We highlighted on Monday (15 Apr, spot at 0.6770) that “while our 0.6785 ‘key resistance’ is still intact, the price action suggests that the risk of a short-term bottom has increased”. We added, “meanwhile, NZD could attempt to move towards 0.6700 but the odds for such a move have diminished considerably”. The ‘key resistance’ remains intact as NZD nose-dived this morning (after the release of weaker than expected NZ inflation data) and sliced through 0.6700 (low of 0.6668 at the time of writing). The low of 0.6668 is not far above a relatively strong 0.6660 support but below 0.6660, the next significant support level is about another 70 pips lower at 0.6591 (the year-todate low in early-Jan when USD/JPY was hit by a ‘flash crash’). All in, the price action this morning suggests that the ‘negative phase’ that started 3 weeks ago (27 Mar, spot at 0.6830, after RBNZ hint of a possible rate cut) has been ‘revived’. Oversold short-term indicators suggest NZD could consolidate for a few days first but as long as the 0.6785 ‘key resistance’ remains intact, NZD is expected to move below 0.6660. Further weakness to 0.6591 is not ruled out but at this stage, the odds are not that high.

USD/JPY:  USD is expected to trade with a positive bias but 112.60 could be out of reach.

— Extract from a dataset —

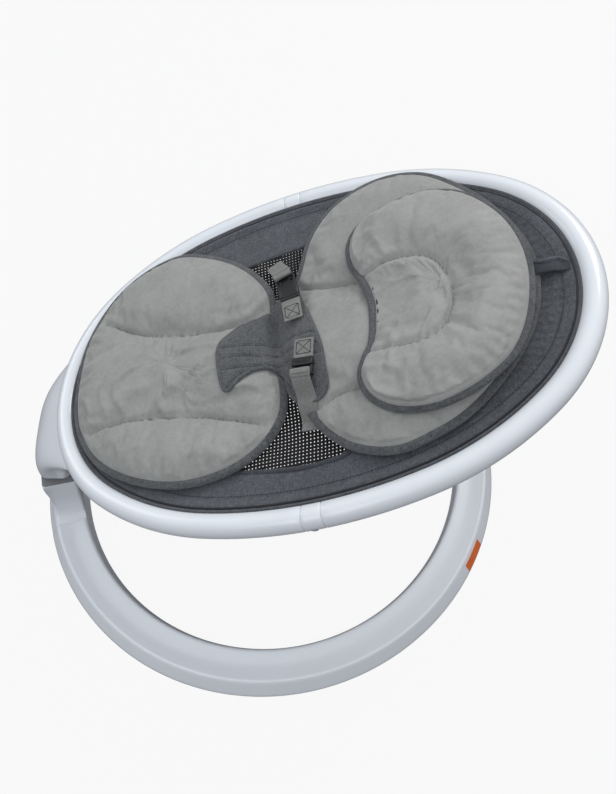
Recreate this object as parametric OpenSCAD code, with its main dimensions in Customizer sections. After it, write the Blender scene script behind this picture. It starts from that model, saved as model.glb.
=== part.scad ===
// Powered baby swing: an oval reclined seat ring on a low swivel neck,
// cantilevered over a round floor ring. Millimetres, +Z up, foot end towards -Y.

/* [Floor ring] */
// Outer radius of the floor ring where it meets its feet
base_r = 373; // [360:1:390]
// Inner radius of the floor ring at the floor
base_inner_r = 308; // [300:1:318]
// Height of the floor ring's crisp outer edge
base_h = 30; // [27:0.5:34]
// Wall thickness of the moulded shells
wall = 3; // [2.4:0.1:3.5]
// Half of the angle that the neck takes out of the floor ring, in degrees
neck_half_angle = 17; // [15:0.5:19]

/* [Neck] */
// Distance from the floor ring's centre to the swivel hub
hub_r = 322; // [318:1:326]
// Height of the neck's top face at the swivel axis
hub_z = 116; // [112:1:124]
// Lean of the swivel axis towards the head end, in degrees
hub_tilt = 10; // [6:1:12]
// Half of the neck's width at its top
neck_half_w = 72; // [68:1:76]

/* [Seat ring] */
// Half length of the seat ring's centreline
seat_a = 355; // [345:1:365]
// Half width of the seat ring's centreline
seat_b = 237; // [230:1:245]
// Radius of the seat tube
tube_r = 15; // [14:0.5:16]
// Recline of the seat, in degrees
recline = 20; // [18:0.5:22]
// Height of the seat ring's centre above the floor
seat_z = 362; // [356:1:370]

/* [Soft parts] */
// How far the sling sags below its edge at the middle
sling_sag = 8; // [4:1:14]
// Thickness of the padded insert
pad_t = 26; // [22:1:28]

/* [Hidden] */
$fn = 96;

base_y = -20;                 // the floor ring's centre, so that the model's box is centred
seat_y = 44;                  // the seat ring's centre
foot_h = 3;                   // height of the rubber feet
gap = 0.3;                    // clearance between neighbouring pieces
base_top_r = base_r - 17;     // the crisp outer edge
base_in_top_r = base_inner_r + 5;
neck_face_r = base_r - 21;    // the neck's front face
split_r = 326;                // where the neck's front and back shells meet
oval_n = 2.157;               // roundness of the seat's outline

// Three arcs a quadrant make the seat ring's oval: end, middle and side.
mid_r = 359;
phi_1 = 53;
phi_2 = 78;
k_x = seat_a - mid_r * (cos(phi_1) - cos(phi_2));
k_y = seat_b - mid_r * (sin(phi_2) - sin(phi_1));
det = (1 - cos(phi_1)) * (1 - sin(phi_2)) - cos(phi_2) * sin(phi_1);
end_r = (k_x * (1 - sin(phi_2)) - cos(phi_2) * k_y) / det;
side_r = ((1 - cos(phi_1)) * k_y - sin(phi_1) * k_x) / det;
end_c = [0, seat_a - end_r];
mid_c = end_c + (end_r - mid_r) * [sin(phi_1), cos(phi_1)];
side_c = [seat_b - side_r, 0];
collar_half = 12;                                  // half length of a ring collar
collar_deg = asin(collar_half / side_r);
spigot_deg = asin(46 / side_r);                    // reach of the inner spigot

// Gear pair: a toothed sector on the seat's shaft, driven by a pinion.
gear_m = 1.5;
sector_teeth = 33;
pinion_teeth = 11;
pinion_x = gear_m * (sector_teeth + pinion_teeth) / 2;
shaft_r = 8;
running = 0.05;               // radial clearance of the shaft in its bearings

WHITE = "#e9edf2";
SILVER = "#b9bcc0";
GREY = "#8d9196";
DARK = "#3a3d42";
HEATHER = "#4a4e57";
VELOUR = "#a3a19e";

// ---------- frames ----------
module at_base() { translate([0, base_y, 0]) children(); }
module at_hub() { translate([0, base_y - hub_r, hub_z]) rotate([-hub_tilt, 0, 0]) children(); }
module at_seat() { translate([0, seat_y, seat_z]) rotate([recline, 0, 0]) children(); }
// A turned sector about the floor ring's centre; angles are counted from the foot end.
module sector(from, to) { at_base() rotate([0, 0, from - 90]) rotate_extrude(angle = to - from) children(); }
module both_sides() { children(); mirror([1, 0, 0]) children(); }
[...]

USD had another quiet day and traded within a tight range before ending the day largely unchanged (NY close of 111.99, -0.03%). For now, we continue to hold the same as on Monday (15 Apr) wherein USD “is expected to trade with a positive bias but 112.60 could be out of reach”. All in, we expect USD to trade with a positive bias and only a break of the 111.40 ‘key support’ (level was at 111.20 previously) would suggest that the current ‘positive phase’ in USD has ended.